Since the start of Georgia’s special election early this year, out-of-state groups — super PACS, nonprofits and party committees — have together spent about $26.2 million to sway voters in the district, which has a special election runoff today, with the vast majority favoring the Republican candidate.
Two of the three counties voted for President Donald Trump in November, although polls indicate the Democratic candidate could very well win.
Of the 42 non-candidate groups spending money to influence the election, only five are based in Georgia: Better Georgia, Inc, Engage Georgia, Georgia Life Alliance Action Fund, Tea Party Patriots Citizens Fund and the Georgia Republican Party.
Collectively, they’ve spent less than $100,000 — veritable pennies in the river of cash swamping the district, according to a Center for Public Integrity analysis of independent expenditure data provided by the Federal Election Commission.

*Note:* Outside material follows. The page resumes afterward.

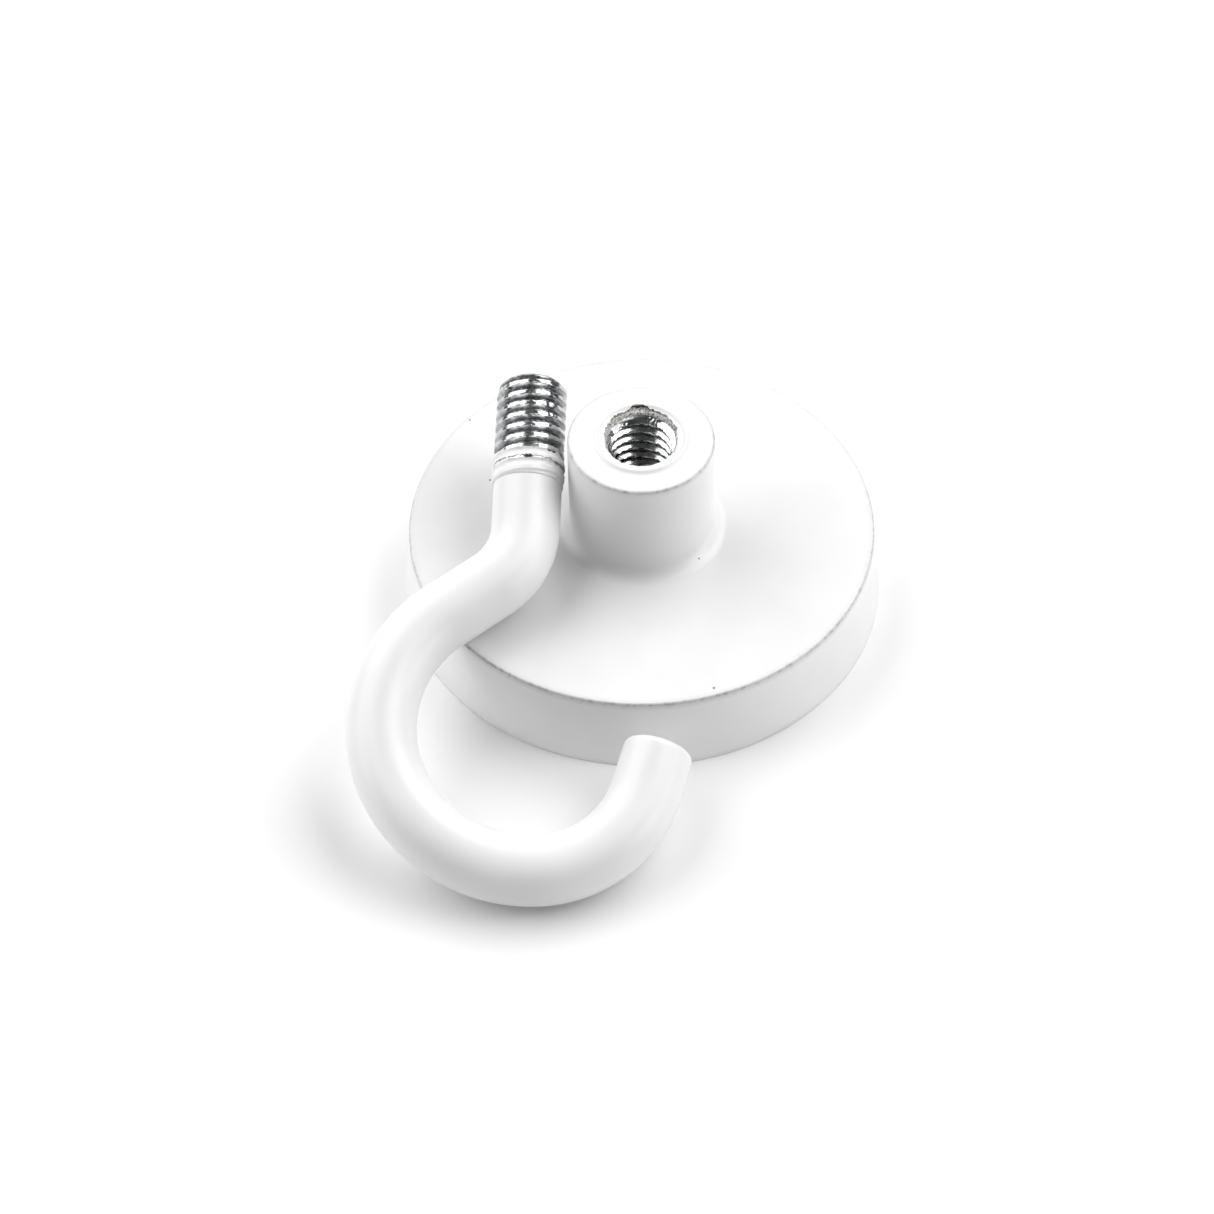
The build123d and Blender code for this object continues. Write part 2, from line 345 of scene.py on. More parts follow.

The campaigns of the candidates competing in today’s runoff — Republican Karen Handel and Democrat Jon Ossoff — had spent $3.2 million and $22.5 million, respectively, through the end of May, according to campaign finance reports filed with the FEC.
The influx of out-of-state attention has prompted overwhelming fatigue among residents.
“It’s about as saturated as it could possibly be,” said Brandon Hanick, director of communications for Better Georgia. “There are only so many phone calls” voters can take. Better Georgia has paid for some pro-Ossoff digital ads.